Your Skin Is Your Largest Organ Do Some Good For It

  • by admin
  • February 23 209

Skin care may be trendy these days, especially with beauty influencers on social media demoing everything from facial steaming to jade rolling. However, giving your skin some love has both cosmetic and medical benefits. It refers to the basic care and maintenance of your largest organ—your skin! It protects you from external pathogens and, as you may know, holds all of your internal organs in place (phew). And, just as you brush your teeth on a regular basis, your skin requires some attention to keep it functioning properly.

Taking Care Of It Internally

The basic thing is Feeding the inside, which consists of four basic components:

1. Proper nutrition

Maintain a simple, fresh, and unprocessed approach. That is the best dietary advice somebody can give. The simpler the food, the less processing it undergoes, and the fresher it is, the better it is for you. Fresh fruits and vegetables contain a wide range of nutrients that are essential for good health. Allow yourself the occasional processed, high-fat meal when you’re out to eat or have to attend a luncheon or whatever – but make sure you eat more natural foods than not. Keep your diet varied – try not to eat the same thing every day – try a new vegetable that you haven’t tried before.


2. Enough rest and relaxation

Don’t work yourself to death – it’s not worth it. Make sure you get enough sleep. Did you know that a study in England found that if you don’t get 8 hours of sleep per night, your IQ (intelligence) drops? Consider this: do you get more work done when you are well-rested? Can you concentrate more effectively if you’re not tired?  Spend some extra time resting and relaxing so that you can have more energy and concentration. If you get enough rest, you will find that you can complete more work in less time.


3. Adequate water intake

This is a critical issue. Most people (regardless of where they live) will consume approximately 3 litres of water per day, according to many medical texts. Our bodies only require water to function. If you do not drink at least this amount, your body will either not function properly (on some level) or will seek it elsewhere. This is known as dehydration. Dehydration manifests itself as dry lips, flaky skin, parched mouth, tongue cracks, and premature wrinkles. But please don’t go the other way. Water is necessary, but too much water means frequent trips to the toilet.


4. Sunlight and fresh air

Take a long, deep breath. The stuff of life is clean, fresh air. It should fill your lungs.

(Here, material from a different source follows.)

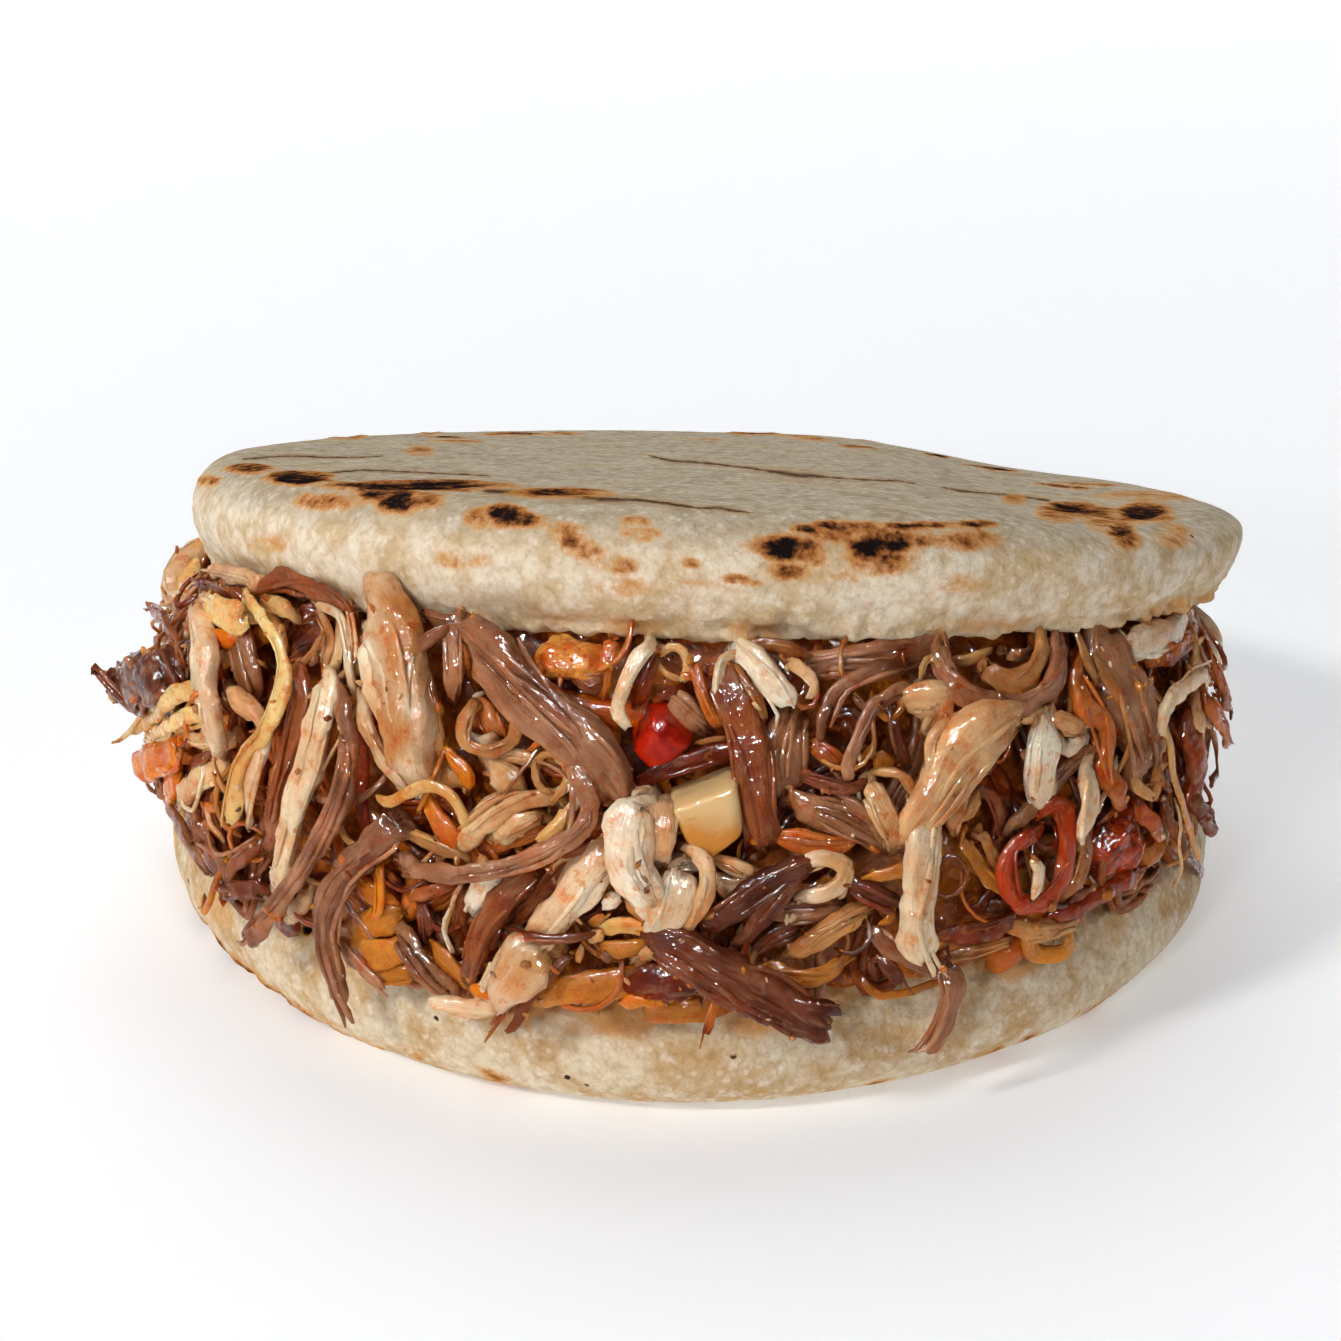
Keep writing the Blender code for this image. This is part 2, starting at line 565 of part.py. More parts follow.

A trip to the beach or the countryside may not sound enticing as part of a skincare regimen, but it is an important part of the “holistic” care required for overall health. By sunshine, It means sensible sunshine, by the way.

The skin cells require the proper nutrients for proper development and growth. You can help your skin by using high-quality skin care products, but you must also support it from within. Only in this manner can you expect good results from skin care. Recognise that what happens on the inside, both physically and emotionally, does indeed manifest on the outside. Because the ageing you see in your skin is biological rather than chronological, it can be delayed or even reversed with a holistic, natural approach that includes an optimal diet, lifestyle, and product selection. Even in skin care, the old adage holds true: garbage in, garbage out!

External Skincare

Also there are three basic elements in external skin care as well:

1. Cleanse and condition the skin

2. Tone and hydrate

3. Moisturize and revitalise.

Cleansing the skin appears obvious; people think they know how to use soap – wrong (most likely)! This is one sure way to make your skin dry out faster. Most soaps remove the skin’s natural oils, alter the pH levels, and do nothing to remove dead skin layers, which can clog pores and cause blackheads. The skin produces oils and acids to help it function, protect it from moisture loss, and form a barrier. Please avoid using soap or detergent unless absolutely necessary.

Using a gentle exfoliator will remove dead skin cells, promoting better blood circulation and allowing your skin to breathe. But be wary of the term “scrub.”

The skin will then be hydrated and toned. After removing the dead skin layers with a specially formulated cleanser, it’s time to remove the residue, soothe the skin, and prepare the skin for a good feed of nutrients from the moisturiser.

Preparing the skin before applying moisturiser is analogous to preparing a surface to receive a new coat of paint. You wouldn’t just paint over a wall that hasn’t been cleaned and prepared for new paint, and the same is true for good skin care. You start by removing the old layer of paint, then apply a primer and finally, the top coat. If you already use a moisturiser, you’re on the right track.

But have you taken a look at the ingredients? Are they natural, or are there numbers and words on the label that you don’t recognise? If this is the case, consider that your body absorbs these substances, and if they are not useful (preferably natural), the body must eliminate them. In some cases, the body is unable to eliminate these substances and must instead store them. This is a potential issue that could lead to health problems in the future. Pure essential oils or herbal extracts are typically beneficial ingredients to include in skin care products.